= United Nations Good Offices Mission in Afghanistan and Pakistan =

United Nations Good Offices Mission in Afghanistan and Pakistan (UNGOMAP) was established in May 1988, during the Soviet–Afghan War, to assist in ensuring the implementation of the agreements on the settlement of the situation relating to Afghanistan and investigate and report possible violations of any of the provisions of the agreements. The United Nations Security Council confirmed its establishment in Resolution 622 (1988).

By 15 August 1988, the Soviet military withdrew nearly 50 percent of its troops (some 50,000 men) from Afghanistan, evacuating 10 main garrisons and handing them over to the Afghan armed forces. Another 8 garrisons remained under Soviet control until the end of the pullout on 15 February 1989.

UNGOMAP received numerous complaints from both Afghanistan and Pakistan of alleged violations of the Geneva Accords. Afghanistan alleged political activities and propaganda hostile to the Government of Afghanistan taking place in Pakistan, border crossings of men and materiel from Pakistan to Afghanistan, cross-border firings, acts of sabotage, rocket attacks on major urban centres, violations of Afghan airspace by Pakistan aircraft, the continued presence in Pakistan of training camps and arms depots for Afghan opposition groups, and direct involvement by Pakistan military personnel inside Afghanistan, as well as restrictions placed on refugees who wished to return to Afghanistan. Pakistan's complaints included allegations of political activities and propaganda hostile to the Government of Pakistan, bombings and violations of its airspace by Afghan aircraft, acts of sabotage and cross-border firings, including the use of SCUD missiles against Pakistan territory.

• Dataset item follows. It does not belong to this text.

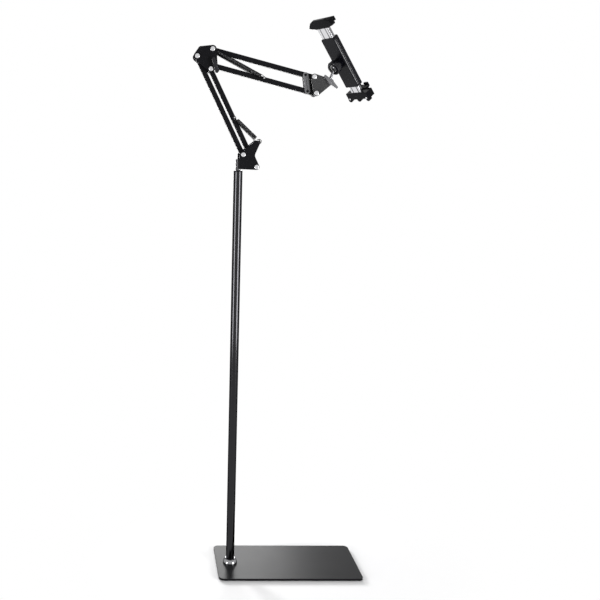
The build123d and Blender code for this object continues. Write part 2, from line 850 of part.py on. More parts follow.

UNGOMAP made every effort to investigate complaints lodged by the two parties. However, a number of difficulties hampered the effectiveness of the work of the Mission's inspection teams. These included the rough nature of the terrain, the time which lapsed before many of the alleged incidents were reported, and the security conditions prevailing in the area of operation.

UNGOMAP also maintained close cooperation with the United Nations High Commissioner for Refugees (UNHCR). In particular, it was ready to monitor the situation inside Afghanistan and inform UNHCR of the safety conditions necessary for the return and resettlement of refugees. Up to 5 million refugees were estimated to be living in Pakistan and Iran. However, because the fighting in Afghanistan continued, conditions remained unstable and only a limited number of refugees returned to Afghanistan.

UNGOMAP's mandate formally ended on 15 March 1990.